Con le citazioni che ho scelto volevo dare una sorta di equilibrio, raccontando storie con minime differenze, di altri paesi, per far capire che il mio romanzo non è una guerra contro la Danimarca (il paese di origine della madre che ha sottratto la figlia al protagonista), bensì una denuncia della situazione attuale.
Il romanzo è impostato su una doppia prospettiva: quasi un doppio diario/dialogo tra Francesco (il padre) e Margherita (la figlia). Perché questa forma narrativa?
Francesco ho cercato di raccontarlo come l’ho visto io, mentre la decisione di lasciar parlare Margherita nasce dalla necessità di capire cosa succede ai figli che, a lungo, devono convivere con le conseguenze delle azioni dei genitori. Quando si porta via un figlio spesso si è convinti di fare la cosa giusta, però, spesso non si indaga come reagiscono questi figli che vengono strappati ad un affetto importante, 10-15 anni dopo il fattaccio.
Margerita, come appare dal suo diario, è una ragazzina straordinaria che però incontra delle difficoltà maggiori nell’amare gli altri e nell’essere amata dagli altri: ha difficoltà nel diventare adulta.

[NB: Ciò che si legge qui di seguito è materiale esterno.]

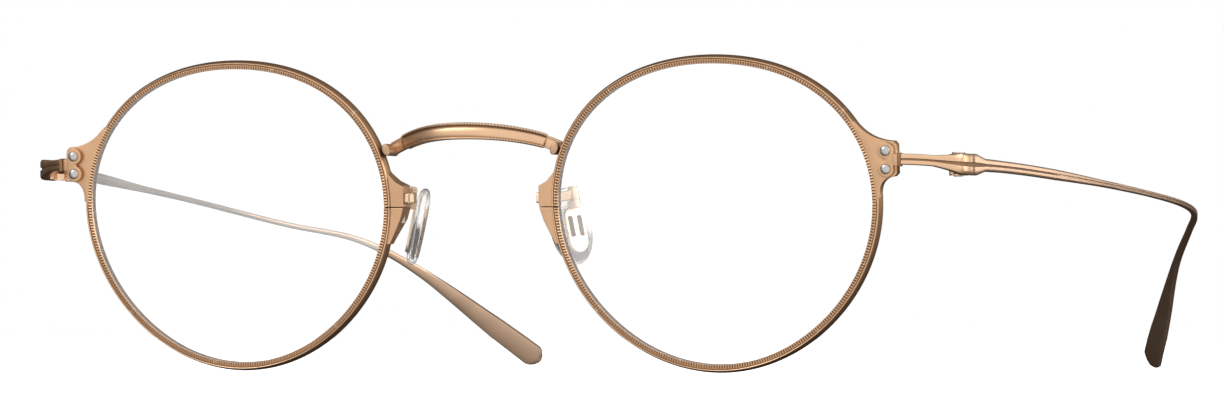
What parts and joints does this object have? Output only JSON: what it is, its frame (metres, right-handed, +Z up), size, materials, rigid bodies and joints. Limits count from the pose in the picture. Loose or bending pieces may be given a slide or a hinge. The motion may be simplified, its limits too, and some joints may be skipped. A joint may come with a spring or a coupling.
{
  "type": "eyeglasses",
  "caption": "Round wire-rim metal eyeglasses with clear lenses, an arched bridge, swivelling nose pads and folding temples with flattened metal tips.",
  "frame": {"origin": "on the table under the middle of the open glasses, where the rims and the temple tips rest", "axes": "+X to the wearer's left, -Y the way the lenses face, +Z up"},
  "size_m": [0.1528, 0.1468, 0.0431],
  "materials": {
    "rim_metal": "satin rose gold plated metal with a milled edge",
    "frame_metal": "satin rose gold plated metal",
    "temple_metal": "satin rose gold plated metal",
    "rivet_metal": "polished silver",
    "screw_metal": "turned steel",
    "pad_metal": "pale gold plated",
    "pad_clear": "clear silicone",
    "lens_clear": "clear, coated"
  },
  "bodies": {
    "front": {"bridge": "frame_metal", "rim_left": "rim_metal", "lens_left": "lens_clear", "rim_lock_upper_left": "frame_metal", "rim_lock_lower_left": "frame_metal", "rim_screw_left": "screw_metal", "end_piece_left": "frame_metal", "end_piece_rivets_left": "rivet_metal", "hinge_front_leaf_left": "frame_metal", "hinge_screw_left": "screw_metal", "pad_arm_left": "pad_metal", "rim_right": "rim_metal", "lens_right": "lens_clear", "rim_lock_upper_right": "frame_metal", "rim_lock_lower_right": "frame_metal", "rim_screw_right": "screw_metal", "end_piece_right": "frame_metal", "end_piece_rivets_right": "rivet_metal", "hinge_front_leaf_right": "frame_metal", "hinge_screw_right": "screw_metal", "pad_arm_right": "pad_metal"},
    "temple_arm_left": {"temple_left": "temple_metal", "hinge_rear_leaf_left": "frame_metal"},
    "pad_unit_left": {"nose_pad_left": "pad_clear", "pad_core_left": "pad_metal"},
    "temple_arm_right": {"temple_right": "temple_metal", "hinge_rear_leaf_right": "frame_metal"},
    "pad_unit_right": {"nose_pad_right": "pad_clear", "pad_core_right": "pad_metal"}
  },
  "joints": [
    {"name": "temple_fold_left", "type": "hinge", "parent": "front", "child": "temple_arm_left", "pos_m": [0.0667, -0.05947, 0.0282], "axis": [0, 0, 1], "range_deg": [0, 86]},
    {"name": "temple_fold_right", "type": "hinge", "parent": "front", "child": "temple_arm_right", "pos_m": [-0.0667, -0.05947, 0.0282], "axis": [0, 0, -1], "range_deg": [0, 83]},
    {"name": "pad_swivel_left", "type": "hinge", "parent": "front", "child": "pad_unit_left", "pos_m": [0.01216, -0.06326, 0.02444], "axis": [-0.2147, 0, 0.9767], "range_deg": [-7, 7]},
    {"name": "pad_swivel_right", "type": "hinge", "parent": "front", "child": "pad_unit_right", "pos_m": [-0.01216, -0.06326, 0.02444], "axis": [0.2147, 0, 0.9767], "range_deg": [-7, 7]}
  ]
}
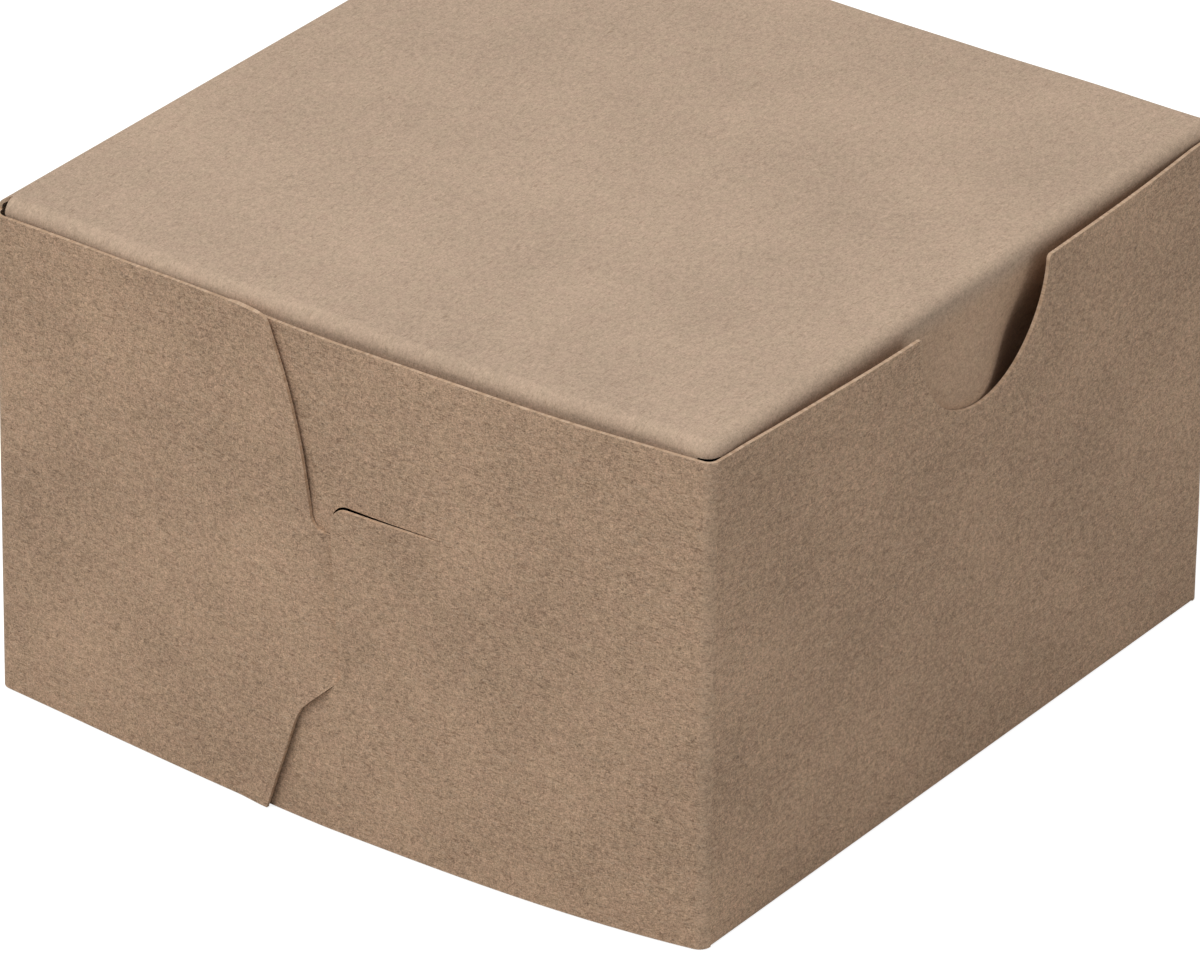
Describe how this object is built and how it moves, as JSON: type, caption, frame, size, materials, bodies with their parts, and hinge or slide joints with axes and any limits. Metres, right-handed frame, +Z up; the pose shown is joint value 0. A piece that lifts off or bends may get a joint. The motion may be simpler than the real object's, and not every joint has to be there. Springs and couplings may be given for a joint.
{
  "type": "bakery box",
  "caption": "Small square bakery box folded from kraft paperboard, with a hinged tuck lid, a half-round thumb notch and interlocked side flaps.",
  "frame": {"origin": "middle of the base's underside, halfway between the front and back folds and between the side folds", "axes": "+Z up, -Y out of the front wall that has the thumb notch, +Y out of the back wall that carries the lid's hinge fold, +X to the right as seen from the front"},
  "size_m": [0.1106, 0.1047, 0.065],
  "materials": {
    "kraft_board": "matt uncoated kraft",
    "kraft_lid": "matt uncoated kraft"
  },
  "bodies": {
    "body": {"box_body": "kraft_board"},
    "lid": {"lid": "kraft_lid"}
  },
  "joints": [
    {"name": "lid_fold", "type": "hinge", "parent": "body", "child": "lid", "pos_m": [0, 0.05096, 0.06456], "axis": [-1, 0, 0], "range_deg": [0, 180]}
  ]
}
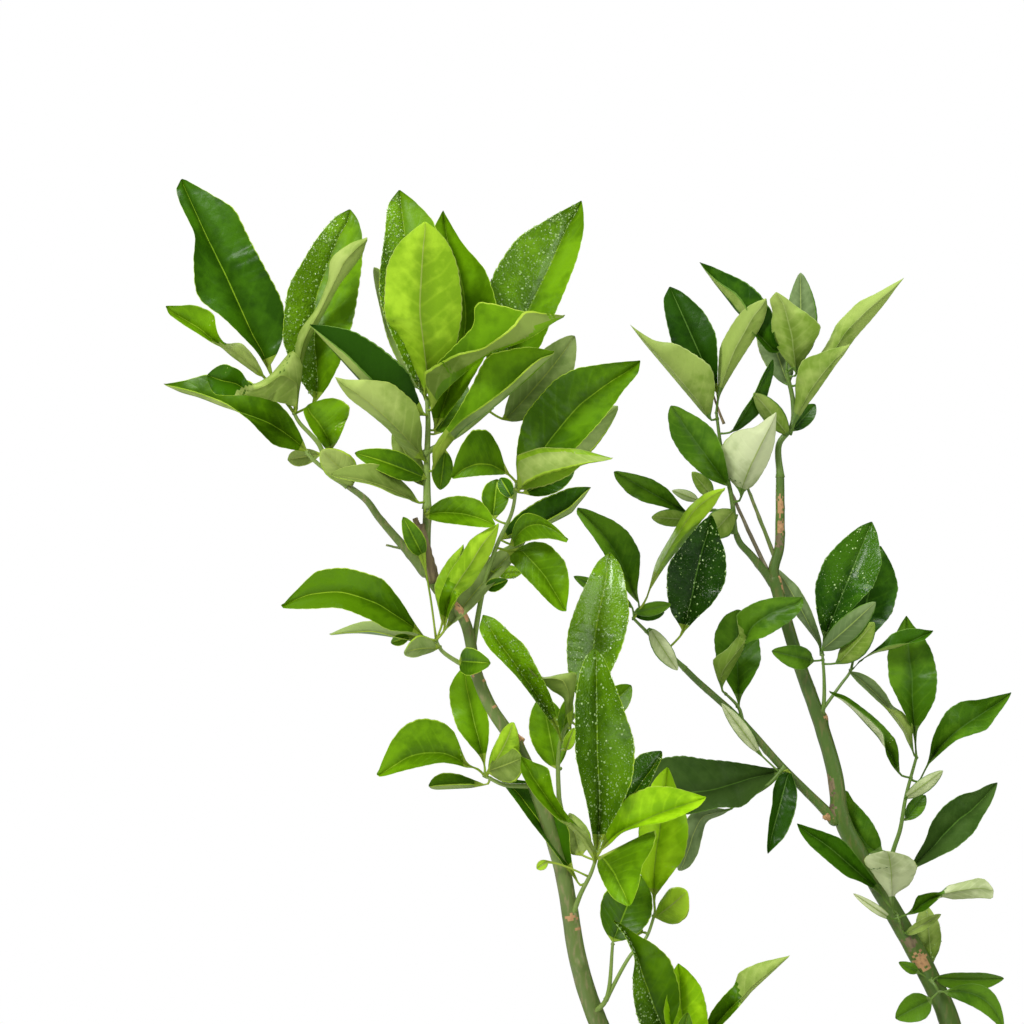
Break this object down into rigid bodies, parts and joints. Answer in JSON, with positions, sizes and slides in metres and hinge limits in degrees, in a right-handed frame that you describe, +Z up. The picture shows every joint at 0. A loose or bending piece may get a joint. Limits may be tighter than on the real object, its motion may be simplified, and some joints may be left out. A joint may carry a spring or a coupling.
{
  "type": "potted orange tree",
  "caption": "Young orange tree just under a metre tall in a plain clay pot, with a short trunk, forked boughs and leafy shoots.",
  "frame": {"origin": "middle of the pot's flat underside", "axes": "+Z up along the trunk; -Y towards the front, the side with the two tall leafy shoots in full view; +X to the right seen from the front"},
  "size_m": [0.7249, 0.5701, 0.9742],
  "materials": {
    "clay": "matte",
    "soil": "matte",
    "bark": "matte",
    "leaves": "satin"
  },
  "bodies": {
    "root": {"back_high_bough": "bark", "back_high_side_spray": "leaves", "back_high_top_spray": "leaves", "back_left_bough": "bark", "back_left_spray": "leaves", "front_left_bough": "bark", "front_left_spray": "leaves", "front_right_bough": "bark", "front_right_spray": "leaves", "left_bough": "bark", "left_crown": "leaves", "left_foot_spray": "leaves", "left_front_spray": "leaves", "left_inner_spray": "leaves", "left_inside_spray": "leaves", "left_low_bough": "bark", "left_low_spray": "leaves", "left_low_spray_end": "leaves", "left_outer_spray": "leaves", "left_side_bough": "bark", "left_side_spray": "leaves", "left_tall_spray": "leaves", "left_upper_spray": "leaves", "outer_high_bough": "bark", "outer_high_side_spray": "leaves", "outer_high_top_spray": "leaves", "outer_inside_spray": "leaves", "pot": "clay", "right_bough": "bark", "right_branch": "bark", "right_branch_low_spray": "leaves", "right_branch_middle_spray": "leaves", "right_branch_tip_spray": "leaves", "right_crown": "leaves", "right_crown_left_spray": "leaves", "right_foot_spray": "leaves", "right_inner_spray": "leaves", "right_inside_spray": "leaves", "right_low_bough": "bark", "right_low_spray": "leaves", "right_low_spray_end": "leaves", "right_outer_spray": "leaves", "right_twin_bough": "bark", "right_upper_bough": "bark", "soil": "soil", "trunk": "bark"}
  },
  "joints": []
}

Come hai detto Margherita è una bella ragazza, incosciente della propria bellezza, bulimica, nonché autolesionista. Perché?
Gli atteggiamenti di Margherita sono degli esempi di mancanza di amore, delle risposte all’insofferenza di vivere che hanno questi figli che, per prima cosa, non si sentono amati, convinti di trovarsi nel posto sbagliato. Scatta nei figli sottratti, la necessità di creare una storia credibile alla propria inadeguatezza di vivere, tra cui descrizioni di violenze in famiglia o simili. Basti considerare che il 93% dei casi di violenza denunciati che riguardano figli sottratti risultano infondati.
Ingrid ed Enrica: che funzione hanno?
Entrambi i personaggi mi servivano. Ingrid, a dire il vero, ha riferimenti reali e rispecchia la tata che ammortizza un po’ la lontananza e, allo stesso tempo, dà notizie di nascosto dalla madre etc.
Enrica, in realtà, è la classica donna che si innamora di un uomo da cui si dovrebbe stare alla larga, perché si tratta di un uomo che ha sofferto molto e che ha perso la fiducia. Invece di scappare a gambe levate, Enrica fa ciò che farebbe anche la quasi totalità delle donne, cioè ci si butta a capofitto con il solo intento di salvarlo. Sarà lei anche colei che riuscirà ad instaurare un rapporto forte con Margherita, trattandola da persona “normale”.
C’è stato un personaggio più difficile da plasmare?
Credo Margherita. Un po’ perché è stata una sintesi di studi forte, creata con una psicologa, con assistenti sociali, letture, storie genitori etc. Ho cercato di creare una figura molto meno tragica di quanto spesso appare nella realtà.
Prossimi progetti?
Il prossimo romanzo uscirà in primavera. Il tema questa volta, sempre, ahimè, reale è la violenza domestica. Tratto da una storia vera- ho fatto 500 km per incontrare la donna che ha ispirato la protagonista- mi permetterà di raccontare, da donna, il problema della violenza femminile.